I did go to ach.org and allc.org, and bookmarked them to check them out, but the searches I have done on specific topics have given me very little on the sort of things I mentioned ~
It may be caused by a comprehension artifact due to my coming from an
exact science background, but what can you do by, say, knowing that
"e" and "the" are the most used letter and word in English?
> > Are there any text corpora out there including phonemes also?
> Not sure what you mean here. Are you referring to transcriptions of
> speech, which might include more or less free variation at the phonemic
> level (the two pronunciations of 'roof' and 'route'), dialectal variation
> at the phonemic level (such as whether 'pin' and 'pen' are homophones), or
> phonemes which cannot be inferred from a pronunciation dictionary (e.g.
> the present and past tense pronunciations of 'read')?
I actually mean all these cases.

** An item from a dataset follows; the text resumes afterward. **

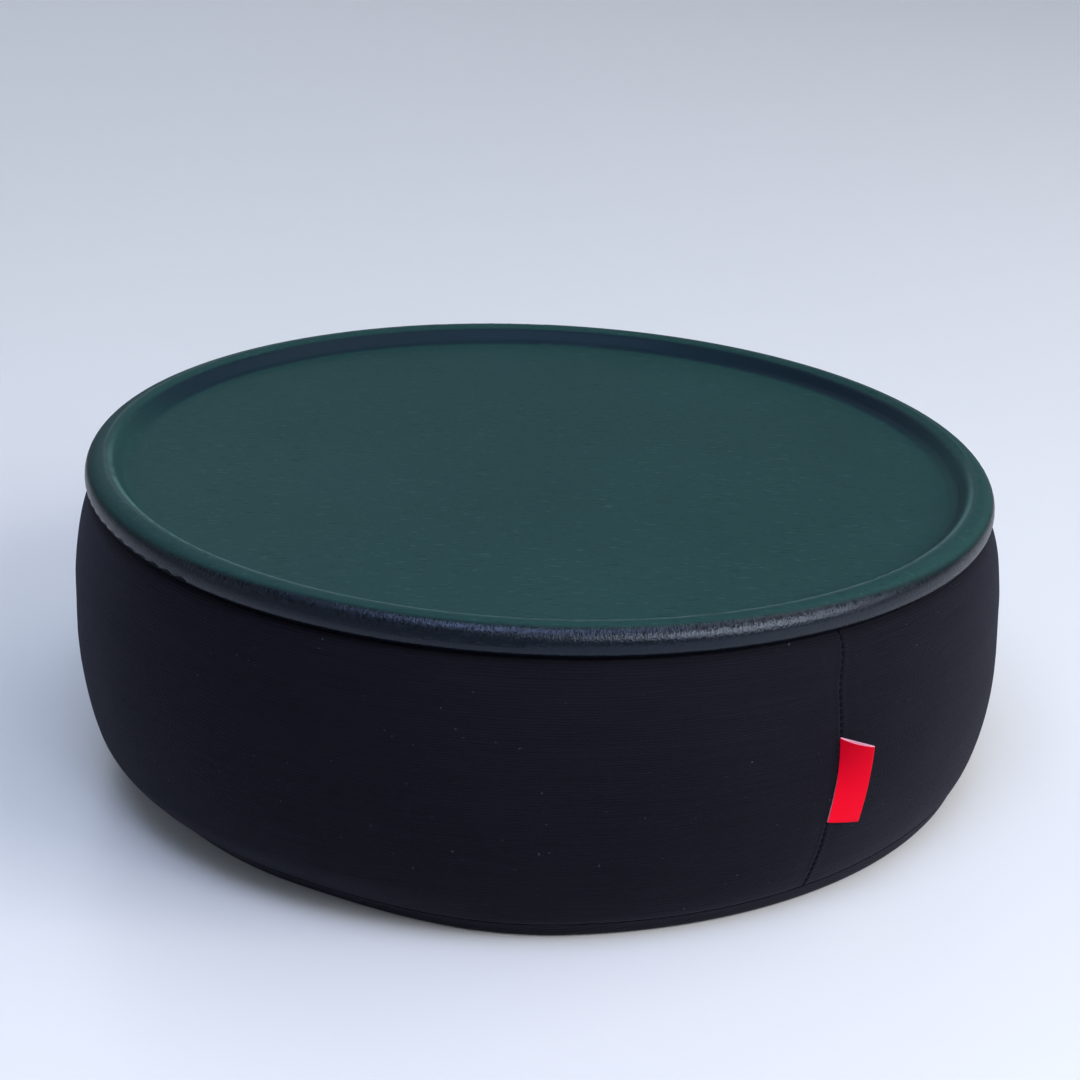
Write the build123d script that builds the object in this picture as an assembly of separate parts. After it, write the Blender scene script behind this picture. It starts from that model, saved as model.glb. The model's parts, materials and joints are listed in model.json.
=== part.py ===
from build123d import *
import os
from math import asin, atan2, cos, degrees, radians, sin, sqrt, tan

# A round lap tray on a bead cushion, in millimetres and degrees. The origin is the middle
# of the cushion's flat base, +Z is up, -Y is the front, and the tray leans towards +X.
# The tray's pieces are drawn level, round the tray's own axis, with their zero height at
# the underside of the rim, and are then set on the cushion by one leaning place.

# Tray, as it shows from above
tray_radius = 190.0
tray_lean = 2.44  # the beads have shifted, so the tray rests lower on its +X side
cushion_height = 118.3  # from the base to the underside of the rim, on the axis
rim_roll_radius = 8.0  # the broad outer round, up to the crest
rim_side_height = 0.4  # upright strip between the two rounds of the rim
rim_edge_radius = 4.0  # the round under the rim's edge
recess_depth = 7.0  # from the crest down to the floor
recess_wall_angle = 50.0
crest_inner_radius = 6.0
crease_radius = 5.0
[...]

If you ask a corpus "give me all words pronounced exactly like" "right", it should give you, namely: ~
"right" (adj.), "Wright" (English Last name (Wright Brothers)), "rite" (noun), "write" (verb) ~
along with the texts and offsets where they appear in the texts ~
Or, e.g., you could study all the instances of the word "wing" in a text corpora and its contextual usage patterns to come to the conclusion that a phrase like: ~
"right wing, left wing, chicken wing, ... I am political!" ~
could be meant as a pun ~
I am not a linguist myself, but even though I can count semiotics/linguistics as some of my true loves and I have done quite a bit of reading/coding on these subjects, IMHO, I think that linguistics hasn't gone far from the times Aristotle said as a way to somewhat measurably explain poetry in his "Poetika" that "the spring of life ..." (referring to youth) ~
Now that I am mentioning this I had another question. Have linguists/literature scientists written up a wish list of the features they expect from a corpus? ~